Tabii bir de her şeyi Allah’a havale
edip beklemek de tercih edilebilir. “Ölen ölür kalan sağlar bizimdir!”
anlayışıyla davranılabilir. Bu durumda bir de bakmışsınız ki, her şeyi para üzerinden
değerlendiren bir aklı evvel, “Eğitimi geliştirme faaliyetleri sırasında ölen
öğrenci ve öğretmenler şehit, sakat kalanlar gazi sayılacaktır. Şehit olanların
yakınlarına maddi yardım yapılacak ve her birinin yakınlarına şehitlik maaşı
bağlanacaktır.” diyen bir yasa çıkartıvermiş. Allah’ın işi işte! Durduk yerde
hem ölenlere cennetten yer, hem de harca harca bitmez para garanti… Bu
zihniyeti içselleştirmiş ve bunu meşru görenlerin olduğu yerde de yok insan
hayatı, yok çocukların, gençlerin sağlığı türünden sözler etmenin de herhangi
bir hükmü kalmıyor zaten… “Allah devletimize milletimize zeval vermesin!”
demekten gayrı… “Ölen”, pardon “şehit olan el kadar çocuk olsun! Yenisini
yaparız! Köküne kibrit suyu dökülmedi ya…” dersiniz olur biter.
Sözün
özü:
Fatih Projesi kapsamında, her sınıfı, her okulu RF radyasyonlu alanlara
dönüştürecek olan bu uygulamadan, “İnsan sağlığına zararsızdır. Hayati hiçbir
risk unsuru yoktur!” hükmünü içerecek bir sonuç alınmadığı sürece
vazgeçilmelidir.

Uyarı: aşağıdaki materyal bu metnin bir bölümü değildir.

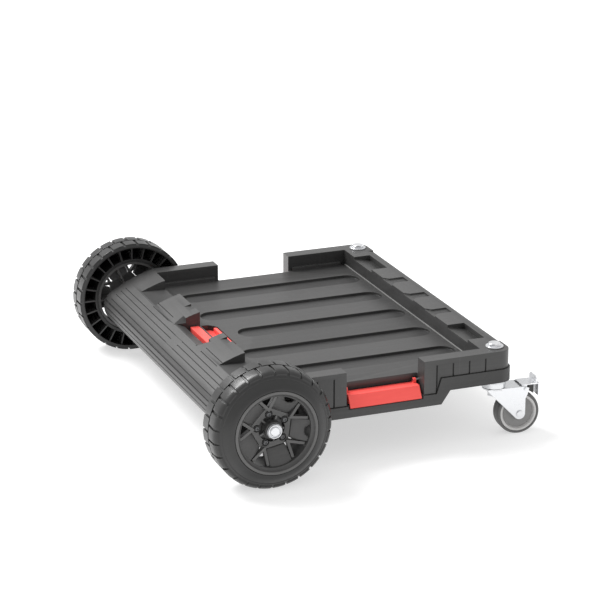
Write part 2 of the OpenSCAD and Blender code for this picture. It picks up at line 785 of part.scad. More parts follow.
module right_swivel_balls() { swivel_balls(right); }
module left_swivel_balls() { swivel_balls(left); }

module fork_leg() {
    across([fork_half - plate_t, fork_half]) {
        polygon([[-16, fork_top], [pedal_x - 2, fork_top], [trail + 16.5, fork_top - 3.5],
            [trail + 14, fork_top - 14], [trail + lobe_r, fork_top - 22],
            [trail + lobe_r, caster_r], [trail - 7.2, caster_r - 7.2], [-16, fork_top - 3.5]]);
        translate([trail, caster_r]) circle(lobe_r);
    }
}

module fork(side) {
    color([0.8, 0.81, 0.83]) at_caster(side) difference() {
        union() {
            translate([0, 0, fork_top - plate_t]) cylinder(h = plate_t, r = fork_half + 2);
            span([0, trail + 0.5], [-fork_half, fork_half], [fork_top - plate_t, fork_top]);
            both_sides() fork_leg();
        }
        translate([0, 0, fork_top - 10]) cylinder(h = 20, r = kingpin_r + part_gap);
        translate([trail, 0, caster_r]) rotate([90, 0, 0])
            cylinder(h = 80, r = caster_axle_d / 2 + fix_gap, center = true);
        translate([pedal_x, 0, pedal_z]) rotate([90, 0, 0])
            cylinder(h = 80, r = pedal_pin_r + fix_gap, center = true);
    }
}

module right_fork() { fork(right); }
module left_fork() { fork(left); }

module at_caster_axle(side, z) {
    at_caster(side) translate([trail, 0, caster_r]) rotate([90, 0, 0])
        translate([0, 0, z]) children();
}

module caster_axle(side) {
    color([0.78, 0.79, 0.81]) {
        at_caster_axle(side, -fork_half - 7.5)
            cylinder(h = 2 * fork_half + 8.5, d = caster_axle_d);
        at_caster_axle(side, fork_half) cylinder(h = 2.6, r = 6);
    }
}

module right_caster_axle() { caster_axle(right); }
module left_caster_axle() { caster_axle(left); }

module axle_nut(side) {
    color([0.72, 0.73, 0.75]) at_caster_axle(side, -fork_half - 6.5) difference() {
        hexagon(13, 6.5);
        translate([0, 0, -1]) cylinder(h = 9, r = caster_axle_d / 2 + fix_gap);
    }
}

module right_axle_nut() { axle_nut(right); }
module left_axle_nut() { axle_nut(left); }

module spacer(side) {
    color([0.7, 0.71, 0.73]) at_caster_axle(side, plate_t - fork_half)
        ring(2 * (fork_half - plate_t), sleeve_r, caster_axle_d / 2 + fix_gap);
}

module right_spacer() { spacer(right); }
module left_spacer() { spacer(left); }

module caster_hub(side) {
    seat_r = caster_r - 5;
    half = caster_w / 2;
    bore = sleeve_r + run_gap;
    boss = fork_half - plate_t - part_gap;
    color([0.55, 0.56, 0.58]) at_caster_axle(side, 0) rotate_extrude($fn = 72) polygon([
        [bore, -boss], [12, -boss], [14, 4 - half], [seat_r - 6, 5 - half],
        [seat_r - 3.5, 1 - half], [seat_r, 1 - half], [seat_r, half - 1],
        [seat_r - 3.5, half - 1], [seat_r - 6, half - 5], [14, half - 4], [12, boss], [bore, boss]]);
}

module right_caster_hub() { caster_hub(right); }
module left_caster_hub() { caster_hub(left); }

module caster_tyre(side) {
    seat_r = caster_r - 5 + fix_gap;
    half = caster_w / 2;
    e = caster_edge_r;
    color([0.33, 0.34, 0.36]) at_caster_axle(side, 0) rotate_extrude($fn = 72) union() {
        translate([seat_r, 1 - half]) square([caster_r - e - seat_r, 2 * half - 2]);
        translate([caster_r - e, e - half]) square([e, 2 * (half - e)]);
        intersection() {
            for (s = [-1, 1]) translate([caster_r - e, s * (half - e)]) circle(e);
            translate([seat_r, -half]) square([e + 4, 2 * half]);
        }
    }
}

module right_caster_tyre() { caster_tyre(right); }
module left_caster_tyre() { caster_tyre(left); }

module brake_pedal(side) {
    color([0.8, 0.81, 0.83]) at_caster(side) difference() {
        union() {
            span([trail + 3, pedal_end], [-ear_half, ear_half], [pedal_top - 2, pedal_top]);
            span([pedal_end - plate_t, pedal_end], [-ear_half, ear_half],
                [caster_r + 28.5, pedal_top]);
            along([pedal_end - 7, pedal_end - 7 + plate_t])
                polygon([[-ear_half, pedal_top - 1], [ear_half, pedal_top - 1],
                    [ear_half, tab_top - 4], [ear_half - 4, tab_top], [4 - ear_half, tab_top],
                    [-ear_half, tab_top - 4]]);
            both_sides() across([ear_half - plate_t, ear_half])
                polygon([[pedal_x - 5, pedal_top - 1], [pedal_x + 5, pedal_top - 1],
                    [pedal_x + 4, pedal_z - 3.5], [pedal_x - 4, pedal_z - 3.5]]);
        }
        translate([pedal_x, 0, pedal_z]) rotate([90, 0, 0])
            cylinder(h = 80, r = pedal_pin_r + run_gap, center = true);
    }
}

module right_brake_pedal() { brake_pedal(right); }
module left_brake_pedal() { brake_pedal(left); }

module brake_shoe(side) {
    color([0.12, 0.12, 0.12]) at_caster(side) difference() {
        span([shoe_x - shoe_half, shoe_x + shoe_half], [-9, 9], [caster_r + 20, pedal_top - 2]);
        translate([trail, 0, caster_r]) rotate([90, 0, 0])
            cylinder(h = 40, r = shoe_r, center = true);
    }
}

module right_brake_shoe() { brake_shoe(right); }
module left_brake_shoe() { brake_shoe(left); }

module pedal_pin(side) {
    half = fork_half + 1.2;
    color([0.7, 0.71, 0.73]) at_caster(side) translate([pedal_x, half, pedal_z])
        rotate([90, 0, 0]) cylinder(h = 2 * half, r = pedal_pin_r);
}

module right_pedal_pin() { pedal_pin(right); }
module left_pedal_pin() { pedal_pin(left); }

deck_tray();
lower_frame();
axle_housing();
rear_axle();
tray_screws();
housing_screws();
axle_washers();
axle_caps();
latch_pins();
rear_latch();
right_latch();
left_latch();
right_tyre();
left_tyre();
right_rim();
left_rim();
right_hub_bush();
left_hub_bush();
right_hub_screws();
left_hub_screws();
caster_bolts();
caster_washers();
caster_nuts();
right_caster_head();
left_caster_head();
right_fork();
left_fork();
right_swivel_balls();
left_swivel_balls();
right_caster_axle();
left_caster_axle();
right_axle_nut();
left_axle_nut();
right_spacer();
left_spacer();
right_caster_hub();
left_caster_hub();
right_caster_tyre();
left_caster_tyre();
right_brake_pedal();
left_brake_pedal();
right_brake_shoe();
left_brake_shoe();
right_pedal_pin();
left_pedal_pin();
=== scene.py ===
import math

import bpy
from mathutils import Matrix, Vector


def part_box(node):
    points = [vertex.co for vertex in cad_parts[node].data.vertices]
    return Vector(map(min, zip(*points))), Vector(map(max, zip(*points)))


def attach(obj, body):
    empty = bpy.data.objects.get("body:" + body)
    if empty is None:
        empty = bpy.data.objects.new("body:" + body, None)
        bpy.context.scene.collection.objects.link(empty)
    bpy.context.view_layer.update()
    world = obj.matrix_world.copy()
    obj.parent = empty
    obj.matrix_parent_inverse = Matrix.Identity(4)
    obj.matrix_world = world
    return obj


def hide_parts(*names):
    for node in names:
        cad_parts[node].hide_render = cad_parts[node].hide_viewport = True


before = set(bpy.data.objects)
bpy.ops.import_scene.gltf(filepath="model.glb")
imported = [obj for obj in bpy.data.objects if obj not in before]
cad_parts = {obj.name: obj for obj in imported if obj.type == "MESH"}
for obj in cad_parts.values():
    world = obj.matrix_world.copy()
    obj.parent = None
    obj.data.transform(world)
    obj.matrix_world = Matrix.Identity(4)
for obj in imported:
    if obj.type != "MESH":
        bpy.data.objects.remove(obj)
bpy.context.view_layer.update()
MM = 0.001


# ---- Deck tray -------------------------------------------------------------------------------
# The loading deck with its walls and front rail, injection moulded in one shot from charcoal
# polypropylene with a fine grained skin. Mould edges are rounded and painted paler, partly as
# wear rubbed by handling and partly as a painted highlight.

def clear():
    """Leaves edit mode and selects nothing."""
    if bpy.context.object and bpy.context.object.mode != "OBJECT":
        bpy.ops.object.mode_set(mode="OBJECT")
    bpy.ops.object.select_all(action="DESELECT")


def take(piece):
    """Makes one piece the active, selected one."""
    clear()
    piece.select_set(True)
    bpy.context.view_layer.objects.active = piece


def apply(piece, kind, **settings):
    """Adds a modifier with these settings and applies it."""
    take(piece)
    step = piece.modifiers.new(kind.title(), kind)
    for name, value in settings.items():
        setattr(step, name, value)
    bpy.ops.object.modifier_apply(modifier=step.name)


def edges_rounded(piece, radius, steps=2, over=28):
    """Rounds every edge sharper than an angle and evens out the shading of the flats."""
    apply(piece, "BEVEL", width=radius, segments=steps, limit_method="ANGLE",
          angle_limit=math.radians(over), use_clamp_overlap=False, miter_outer="MITER_ARC")
    take(piece)
    bpy.ops.object.shade_smooth_by_angle(angle=math.radians(42))
    apply(piece, "WEIGHTED_NORMAL", weight=80, keep_sharp=True)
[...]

Buna ilişkin ölçümler, hem ulusal hem de uluslararası alanda
güvenilirliği tartışma götürmeyecek, alanın uzmanı bilimsel kuruluşlara
yaptırılmalıdır. Bu kuruluşların ölçüm sonuçları kamuoyuna açıklanıncaya dek bu
projeden vazgeçilmeli, öğrenciler ve öğretmenler RF radyasyonlu sınıflara
sokulmamalıdır. Öğretmenlerin ve öğrencilerin, Fatih Projesi kapsamında ve
kendi rızaları alınmaksızın zorunlu deneğe dönüştürülmelerinin önüne
geçilmelidir.
Son
soru:
Peki, “Kesin olarak zararlıdır!” hükmü çıkarsa ya da “Kesin olarak zararsız
değildir!” hükmü verilemezse, yapılan bunca harcamanın, dağıtılan bunca rantın
bedelini kim ödeyecektir? Bu bedel her kuruşuna dek hangi aklı evvele ve onun
karşısında vecd içinde secde eden hangi zerzevatlara ödetilmelidir? Yanıtınız… Yanıtınızı duyamadım Efendim! Daha
yüksek sesle… Ve hep birlikte…
1 Doç. Dr. H.
Haluk Erdem, Çağlar Boyunca Düşüncenin Sesi ve İzi, sf. 72, Ses ve İz Yayınları, 2013.